Isabel Mundry started the current season with lectures and concerts at the Ostrava Days festival, before appearing at the Mixtur festival in Barcelona, again with a lecture and concert as well as composition workshops. The focus of the current season was her composition Invisible, a spatial constellation about belonging, inclusion and exclusion. The highly acclaimed premiere by the vocal ensemble Exaudi and the Ensemble PHACE took place in November 2023 at the Wien Modern Festival, which also presented her works in concerts with the Arditti Quartet, among others. Performances of Endless Sediments for chamber orchestra are scheduled for June 2024 with the Basel Sinfonietta under Titus Engel at the Royal Danish Library in Copenhagen and at the Stadtkasino Basel. 
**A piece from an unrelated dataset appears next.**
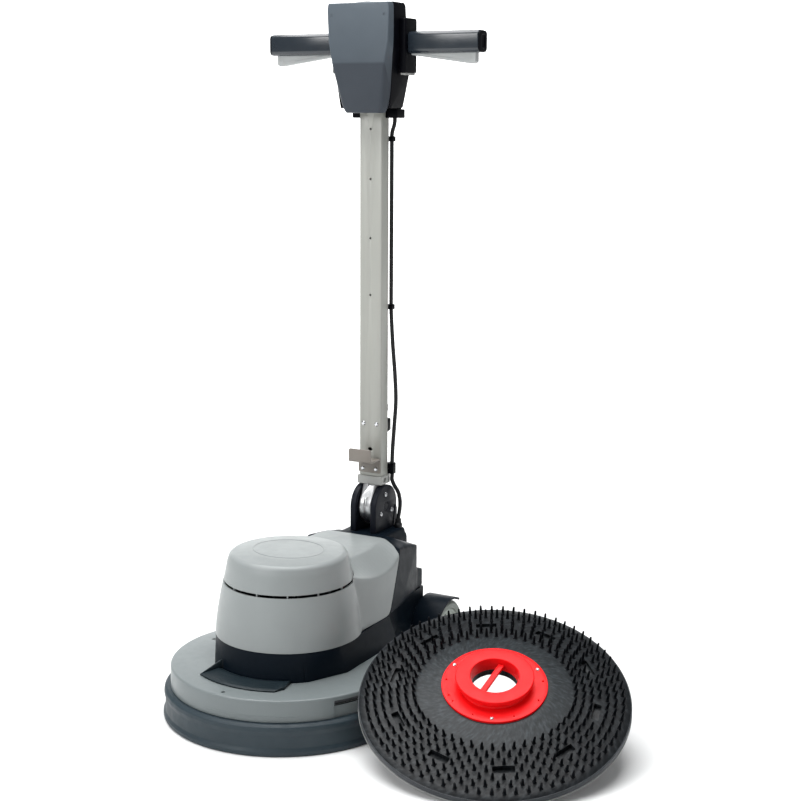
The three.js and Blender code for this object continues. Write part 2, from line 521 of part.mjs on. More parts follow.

Isabel Mundry’s numerous awards and honours include the Kranichstein Music Prize in 1996, a 2001 Ernst von Siemens Music Foundation Composer Prize, and the 2011 Heidelberg Artists’ Prize. In 2007/08 she was the Staatskapelle Dresden’s first Capell-Compositeur, composer-in-residence. Isabel Mundry is a member of the Academy of the Arts in Berlin and Munich as well as the Academy of Sciences and Literature in Mainz. Since 1998 she has been a frequent lecturer at the Darmstadt Summer Courses. After holding a professorship at the Frankfurt University of Music and Performing Arts from 1996, she has been a professor of composition at the Zurich University of the Arts since 2004 and, since 2011, a professor at the University of Music and Performing Arts Munich.